» **Exercise**:
Among the entries below, please repeat exactly and only the lines from the line containing "Model this object" to the line containing "cover_t = 3.4; // [3:0.1:4.5]", both lines included.

Object modeling scripts:
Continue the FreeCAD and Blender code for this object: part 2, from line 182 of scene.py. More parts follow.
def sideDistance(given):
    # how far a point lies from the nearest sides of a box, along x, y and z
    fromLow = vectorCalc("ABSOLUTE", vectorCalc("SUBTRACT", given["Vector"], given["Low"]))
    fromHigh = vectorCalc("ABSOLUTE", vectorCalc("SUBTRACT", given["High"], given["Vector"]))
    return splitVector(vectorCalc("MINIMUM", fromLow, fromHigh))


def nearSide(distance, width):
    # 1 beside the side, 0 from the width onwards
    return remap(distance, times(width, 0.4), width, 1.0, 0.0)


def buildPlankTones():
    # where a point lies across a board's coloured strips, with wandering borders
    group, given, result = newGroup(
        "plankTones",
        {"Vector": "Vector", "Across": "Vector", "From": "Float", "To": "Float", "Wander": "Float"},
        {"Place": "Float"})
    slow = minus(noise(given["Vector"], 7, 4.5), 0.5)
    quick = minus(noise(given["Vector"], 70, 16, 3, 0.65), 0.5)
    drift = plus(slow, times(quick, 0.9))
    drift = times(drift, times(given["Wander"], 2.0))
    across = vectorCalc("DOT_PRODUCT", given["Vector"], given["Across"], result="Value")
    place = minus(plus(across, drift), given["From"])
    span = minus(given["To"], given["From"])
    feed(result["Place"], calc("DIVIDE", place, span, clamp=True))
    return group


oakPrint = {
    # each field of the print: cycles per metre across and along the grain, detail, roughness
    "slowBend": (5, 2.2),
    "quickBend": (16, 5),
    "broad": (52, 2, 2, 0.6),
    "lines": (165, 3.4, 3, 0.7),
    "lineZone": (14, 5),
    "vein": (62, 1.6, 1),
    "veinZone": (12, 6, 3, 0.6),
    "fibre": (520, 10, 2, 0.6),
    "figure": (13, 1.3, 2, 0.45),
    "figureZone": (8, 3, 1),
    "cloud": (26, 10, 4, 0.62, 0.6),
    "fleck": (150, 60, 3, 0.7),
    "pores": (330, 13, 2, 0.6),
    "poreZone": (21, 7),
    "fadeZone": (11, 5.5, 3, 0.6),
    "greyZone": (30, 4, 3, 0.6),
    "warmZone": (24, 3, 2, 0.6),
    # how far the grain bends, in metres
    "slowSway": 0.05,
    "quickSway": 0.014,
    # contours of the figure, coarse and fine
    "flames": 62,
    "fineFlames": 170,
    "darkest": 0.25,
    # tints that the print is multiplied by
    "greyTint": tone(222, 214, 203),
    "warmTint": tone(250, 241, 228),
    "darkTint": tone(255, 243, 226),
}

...

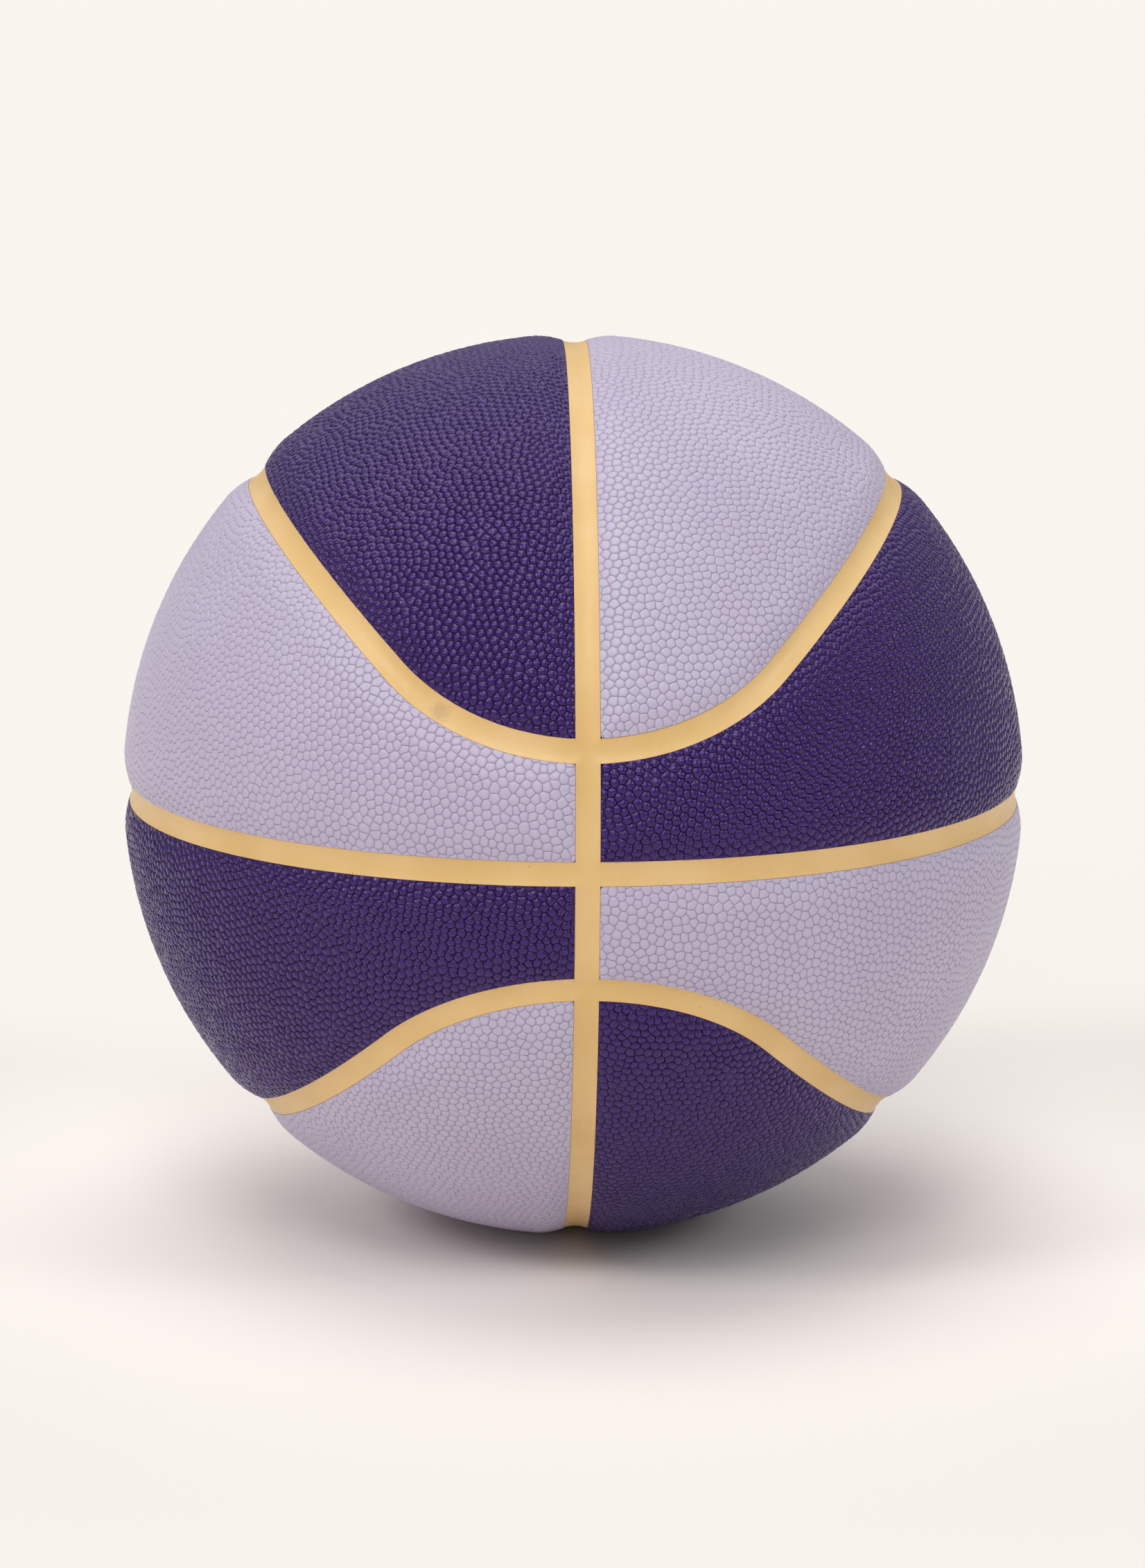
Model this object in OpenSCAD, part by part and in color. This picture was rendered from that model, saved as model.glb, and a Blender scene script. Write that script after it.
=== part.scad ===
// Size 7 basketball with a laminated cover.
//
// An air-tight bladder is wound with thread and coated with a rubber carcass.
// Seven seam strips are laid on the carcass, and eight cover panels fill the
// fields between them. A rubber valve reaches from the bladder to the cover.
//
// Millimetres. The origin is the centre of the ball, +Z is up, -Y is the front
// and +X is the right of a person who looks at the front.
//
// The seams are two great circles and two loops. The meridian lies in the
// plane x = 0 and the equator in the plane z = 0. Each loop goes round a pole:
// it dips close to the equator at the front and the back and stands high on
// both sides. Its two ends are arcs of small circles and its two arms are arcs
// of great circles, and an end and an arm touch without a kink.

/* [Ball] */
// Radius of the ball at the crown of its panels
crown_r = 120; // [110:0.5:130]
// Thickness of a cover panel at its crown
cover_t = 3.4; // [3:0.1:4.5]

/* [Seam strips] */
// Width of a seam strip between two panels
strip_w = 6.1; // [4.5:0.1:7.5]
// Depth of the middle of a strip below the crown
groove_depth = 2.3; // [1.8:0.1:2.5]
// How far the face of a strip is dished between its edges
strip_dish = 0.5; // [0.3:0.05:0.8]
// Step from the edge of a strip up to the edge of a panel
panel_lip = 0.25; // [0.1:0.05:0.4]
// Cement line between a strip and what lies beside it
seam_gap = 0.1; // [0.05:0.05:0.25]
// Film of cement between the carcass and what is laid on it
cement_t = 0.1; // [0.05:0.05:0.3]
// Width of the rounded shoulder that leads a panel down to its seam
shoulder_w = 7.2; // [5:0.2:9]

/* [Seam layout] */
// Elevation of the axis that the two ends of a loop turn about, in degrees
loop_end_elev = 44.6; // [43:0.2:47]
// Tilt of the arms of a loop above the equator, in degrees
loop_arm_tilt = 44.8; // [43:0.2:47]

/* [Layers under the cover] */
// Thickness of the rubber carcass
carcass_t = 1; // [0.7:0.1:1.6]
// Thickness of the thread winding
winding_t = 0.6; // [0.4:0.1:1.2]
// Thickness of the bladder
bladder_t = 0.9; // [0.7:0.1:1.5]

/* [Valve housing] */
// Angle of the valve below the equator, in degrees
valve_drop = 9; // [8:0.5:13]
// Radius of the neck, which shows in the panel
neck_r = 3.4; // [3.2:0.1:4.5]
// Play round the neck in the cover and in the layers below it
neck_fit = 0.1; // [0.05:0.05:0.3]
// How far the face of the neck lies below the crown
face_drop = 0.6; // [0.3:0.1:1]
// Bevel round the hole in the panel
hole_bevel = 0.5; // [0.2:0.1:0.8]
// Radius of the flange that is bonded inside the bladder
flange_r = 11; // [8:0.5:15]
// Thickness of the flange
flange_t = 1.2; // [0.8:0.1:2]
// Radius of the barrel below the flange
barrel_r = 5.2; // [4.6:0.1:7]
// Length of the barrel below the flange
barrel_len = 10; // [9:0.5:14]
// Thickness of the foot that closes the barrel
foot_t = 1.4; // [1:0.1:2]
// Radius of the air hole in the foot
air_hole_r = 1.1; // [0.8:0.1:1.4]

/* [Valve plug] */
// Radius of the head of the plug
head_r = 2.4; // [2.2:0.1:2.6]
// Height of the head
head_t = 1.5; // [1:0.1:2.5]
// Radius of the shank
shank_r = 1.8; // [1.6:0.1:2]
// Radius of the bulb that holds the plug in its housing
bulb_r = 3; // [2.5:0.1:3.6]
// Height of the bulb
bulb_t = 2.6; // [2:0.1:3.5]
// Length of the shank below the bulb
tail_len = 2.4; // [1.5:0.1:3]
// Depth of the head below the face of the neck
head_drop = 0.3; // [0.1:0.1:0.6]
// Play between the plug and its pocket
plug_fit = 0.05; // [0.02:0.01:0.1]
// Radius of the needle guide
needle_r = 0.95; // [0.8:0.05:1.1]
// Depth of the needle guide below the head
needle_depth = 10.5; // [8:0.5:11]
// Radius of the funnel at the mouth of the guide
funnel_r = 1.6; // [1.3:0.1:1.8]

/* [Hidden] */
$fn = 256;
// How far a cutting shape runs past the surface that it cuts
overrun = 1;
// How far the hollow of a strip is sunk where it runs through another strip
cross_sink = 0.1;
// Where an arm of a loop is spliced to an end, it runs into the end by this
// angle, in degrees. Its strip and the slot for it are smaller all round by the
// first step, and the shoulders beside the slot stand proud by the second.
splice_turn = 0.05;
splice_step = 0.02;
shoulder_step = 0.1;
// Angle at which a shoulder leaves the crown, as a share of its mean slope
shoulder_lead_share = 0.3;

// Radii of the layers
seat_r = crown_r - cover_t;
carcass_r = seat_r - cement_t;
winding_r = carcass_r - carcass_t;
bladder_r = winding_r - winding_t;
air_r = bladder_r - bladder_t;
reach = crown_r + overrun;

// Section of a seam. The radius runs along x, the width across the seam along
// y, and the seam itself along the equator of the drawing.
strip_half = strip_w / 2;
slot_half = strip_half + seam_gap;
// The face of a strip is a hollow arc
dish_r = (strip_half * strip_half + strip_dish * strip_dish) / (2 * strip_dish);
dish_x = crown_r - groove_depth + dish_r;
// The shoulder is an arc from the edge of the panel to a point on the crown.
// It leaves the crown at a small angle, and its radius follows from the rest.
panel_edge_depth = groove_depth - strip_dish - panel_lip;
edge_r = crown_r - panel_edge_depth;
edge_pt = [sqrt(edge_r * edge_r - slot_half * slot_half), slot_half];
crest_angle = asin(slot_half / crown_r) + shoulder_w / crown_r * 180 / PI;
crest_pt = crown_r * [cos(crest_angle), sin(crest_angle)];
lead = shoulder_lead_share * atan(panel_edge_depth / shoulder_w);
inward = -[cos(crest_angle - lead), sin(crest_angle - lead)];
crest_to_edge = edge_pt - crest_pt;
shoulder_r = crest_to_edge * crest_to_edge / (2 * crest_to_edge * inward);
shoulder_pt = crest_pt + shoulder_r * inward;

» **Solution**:
Model this object in OpenSCAD, part by part and in color. This picture was rendered from that model, saved as model.glb, and a Blender scene script. Write that script after it.
=== part.scad ===
// Size 7 basketball with a laminated cover.
//
// An air-tight bladder is wound with thread and coated with a rubber carcass.
// Seven seam strips are laid on the carcass, and eight cover panels fill the
// fields between them. A rubber valve reaches from the bladder to the cover.
//
// Millimetres. The origin is the centre of the ball, +Z is up, -Y is the front
// and +X is the right of a person who looks at the front.
//
// The seams are two great circles and two loops. The meridian lies in the
// plane x = 0 and the equator in the plane z = 0. Each loop goes round a pole:
// it dips close to the equator at the front and the back and stands high on
// both sides. Its two ends are arcs of small circles and its two arms are arcs
// of great circles, and an end and an arm touch without a kink.

/* [Ball] */
// Radius of the ball at the crown of its panels
crown_r = 120; // [110:0.5:130]
// Thickness of a cover panel at its crown
cover_t = 3.4; // [3:0.1:4.5]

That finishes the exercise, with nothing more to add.